PROBLEM DESCRIPTION:
Quote the whole listing verbatim.

INFORMATION SUPPLIED:
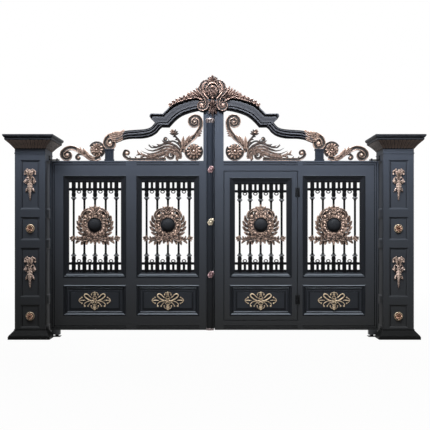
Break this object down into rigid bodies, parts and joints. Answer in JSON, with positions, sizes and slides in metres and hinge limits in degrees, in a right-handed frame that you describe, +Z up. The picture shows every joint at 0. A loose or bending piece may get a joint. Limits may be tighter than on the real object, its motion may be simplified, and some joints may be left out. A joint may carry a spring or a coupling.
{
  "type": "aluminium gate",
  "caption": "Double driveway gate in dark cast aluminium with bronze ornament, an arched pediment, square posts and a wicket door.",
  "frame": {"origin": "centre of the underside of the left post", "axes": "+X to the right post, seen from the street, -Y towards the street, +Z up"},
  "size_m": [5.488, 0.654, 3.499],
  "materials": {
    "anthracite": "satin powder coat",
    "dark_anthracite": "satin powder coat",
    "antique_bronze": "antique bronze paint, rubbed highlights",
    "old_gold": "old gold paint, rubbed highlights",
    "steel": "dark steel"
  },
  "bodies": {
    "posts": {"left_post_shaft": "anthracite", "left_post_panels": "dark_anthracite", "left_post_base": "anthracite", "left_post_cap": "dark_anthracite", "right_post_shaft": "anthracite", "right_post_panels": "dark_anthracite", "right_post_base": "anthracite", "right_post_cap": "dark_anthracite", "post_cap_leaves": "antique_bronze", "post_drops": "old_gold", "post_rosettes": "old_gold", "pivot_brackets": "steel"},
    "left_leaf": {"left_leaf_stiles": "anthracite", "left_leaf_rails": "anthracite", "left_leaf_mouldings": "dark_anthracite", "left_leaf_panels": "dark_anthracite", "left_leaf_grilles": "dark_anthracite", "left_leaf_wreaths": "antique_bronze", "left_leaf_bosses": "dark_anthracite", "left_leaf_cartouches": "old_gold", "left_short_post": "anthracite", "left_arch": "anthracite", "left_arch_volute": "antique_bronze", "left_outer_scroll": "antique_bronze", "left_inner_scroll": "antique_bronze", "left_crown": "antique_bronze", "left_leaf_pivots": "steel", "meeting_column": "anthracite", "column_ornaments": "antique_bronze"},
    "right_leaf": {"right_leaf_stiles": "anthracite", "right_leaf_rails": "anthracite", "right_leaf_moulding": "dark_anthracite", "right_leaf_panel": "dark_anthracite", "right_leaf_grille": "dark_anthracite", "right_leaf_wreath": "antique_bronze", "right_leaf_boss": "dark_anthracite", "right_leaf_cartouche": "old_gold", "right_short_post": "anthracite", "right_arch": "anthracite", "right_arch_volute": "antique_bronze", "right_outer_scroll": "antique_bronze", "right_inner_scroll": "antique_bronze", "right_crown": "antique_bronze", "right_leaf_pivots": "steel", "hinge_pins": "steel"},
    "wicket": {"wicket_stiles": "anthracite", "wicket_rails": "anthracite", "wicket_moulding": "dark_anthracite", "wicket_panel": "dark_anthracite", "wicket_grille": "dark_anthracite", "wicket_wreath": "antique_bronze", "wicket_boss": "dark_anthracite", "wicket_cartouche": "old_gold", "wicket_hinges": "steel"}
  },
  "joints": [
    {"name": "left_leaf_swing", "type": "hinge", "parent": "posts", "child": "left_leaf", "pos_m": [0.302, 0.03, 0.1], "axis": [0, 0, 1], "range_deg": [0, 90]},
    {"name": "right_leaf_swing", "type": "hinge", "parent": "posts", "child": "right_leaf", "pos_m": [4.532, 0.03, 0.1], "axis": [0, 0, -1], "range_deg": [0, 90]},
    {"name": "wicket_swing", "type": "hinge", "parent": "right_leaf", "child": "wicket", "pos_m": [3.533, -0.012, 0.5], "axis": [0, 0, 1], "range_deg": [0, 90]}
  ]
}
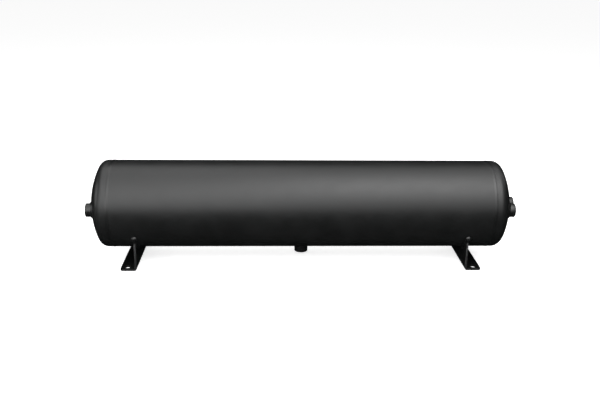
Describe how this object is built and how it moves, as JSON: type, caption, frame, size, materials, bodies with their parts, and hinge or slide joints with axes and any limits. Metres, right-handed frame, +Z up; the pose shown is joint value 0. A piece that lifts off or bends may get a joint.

EXERCISE SOLUTION:
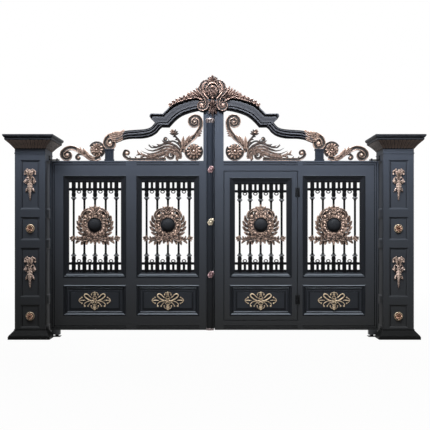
Break this object down into rigid bodies, parts and joints. Answer in JSON, with positions, sizes and slides in metres and hinge limits in degrees, in a right-handed frame that you describe, +Z up. The picture shows every joint at 0. A loose or bending piece may get a joint. Limits may be tighter than on the real object, its motion may be simplified, and some joints may be left out. A joint may carry a spring or a coupling.
{
  "type": "aluminium gate",
  "caption": "Double driveway gate in dark cast aluminium with bronze ornament, an arched pediment, square posts and a wicket door.",
  "frame": {"origin": "centre of the underside of the left post", "axes": "+X to the right post, seen from the street, -Y towards the street, +Z up"},
  "size_m": [5.488, 0.654, 3.499],
  "materials": {
    "anthracite": "satin powder coat",
    "dark_anthracite": "satin powder coat",
    "antique_bronze": "antique bronze paint, rubbed highlights",
    "old_gold": "old gold paint, rubbed highlights",
    "steel": "dark steel"
  },
  "bodies": {
    "posts": {"left_post_shaft": "anthracite", "left_post_panels": "dark_anthracite", "left_post_base": "anthracite", "left_post_cap": "dark_anthracite", "right_post_shaft": "anthracite", "right_post_panels": "dark_anthracite", "right_post_base": "anthracite", "right_post_cap": "dark_anthracite", "post_cap_leaves": "antique_bronze", "post_drops": "old_gold", "post_rosettes": "old_gold", "pivot_brackets": "steel"},
    "left_leaf": {"left_leaf_stiles": "anthracite", "left_leaf_rails": "anthracite", "left_leaf_mouldings": "dark_anthracite", "left_leaf_panels": "dark_anthracite", "left_leaf_grilles": "dark_anthracite", "left_leaf_wreaths": "antique_bronze", "left_leaf_bosses": "dark_anthracite", "left_leaf_cartouches": "old_gold", "left_short_post": "anthracite", "left_arch": "anthracite", "left_arch_volute": "antique_bronze", "left_outer_scroll": "antique_bronze", "left_inner_scroll": "antique_bronze", "left_crown": "antique_bronze", "left_leaf_pivots": "steel", "meeting_column": "anthracite", "column_ornaments": "antique_bronze"},
    "right_leaf": {"right_leaf_stiles": "anthracite", "right_leaf_rails": "anthracite", "right_leaf_moulding": "dark_anthracite", "right_leaf_panel": "dark_anthracite", "right_leaf_grille": "dark_anthracite", "right_leaf_wreath": "antique_bronze", "right_leaf_boss": "dark_anthracite", "right_leaf_cartouche": "old_gold", "right_short_post": "anthracite", "right_arch": "anthracite", "right_arch_volute": "antique_bronze", "right_outer_scroll": "antique_bronze", "right_inner_scroll": "antique_bronze", "right_crown": "antique_bronze", "right_leaf_pivots": "steel", "hinge_pins": "steel"},
    "wicket": {"wicket_stiles": "anthracite", "wicket_rails": "anthracite", "wicket_moulding": "dark_anthracite", "wicket_panel": "dark_anthracite", "wicket_grille": "dark_anthracite", "wicket_wreath": "antique_bronze", "wicket_boss": "dark_anthracite", "wicket_cartouche": "old_gold", "wicket_hinges": "steel"}
  },
  "joints": [
    {"name": "left_leaf_swing", "type": "hinge", "parent": "posts", "child": "left_leaf", "pos_m": [0.302, 0.03, 0.1], "axis": [0, 0, 1], "range_deg": [0, 90]},
    {"name": "right_leaf_swing", "type": "hinge", "parent": "posts", "child": "right_leaf", "pos_m": [4.532, 0.03, 0.1], "axis": [0, 0, -1], "range_deg": [0, 90]},
    {"name": "wicket_swing", "type": "hinge", "parent": "right_leaf", "child": "wicket", "pos_m": [3.533, -0.012, 0.5], "axis": [0, 0, 1], "range_deg": [0, 90]}
  ]
}
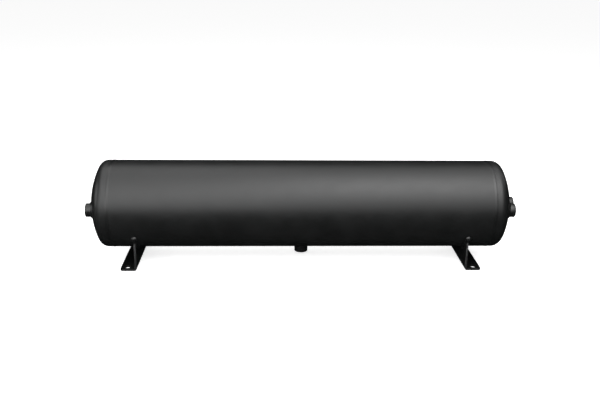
Describe how this object is built and how it moves, as JSON: type, caption, frame, size, materials, bodies with their parts, and hinge or slide joints with axes and any limits. Metres, right-handed frame, +Z up; the pose shown is joint value 0. A piece that lifts off or bends may get a joint.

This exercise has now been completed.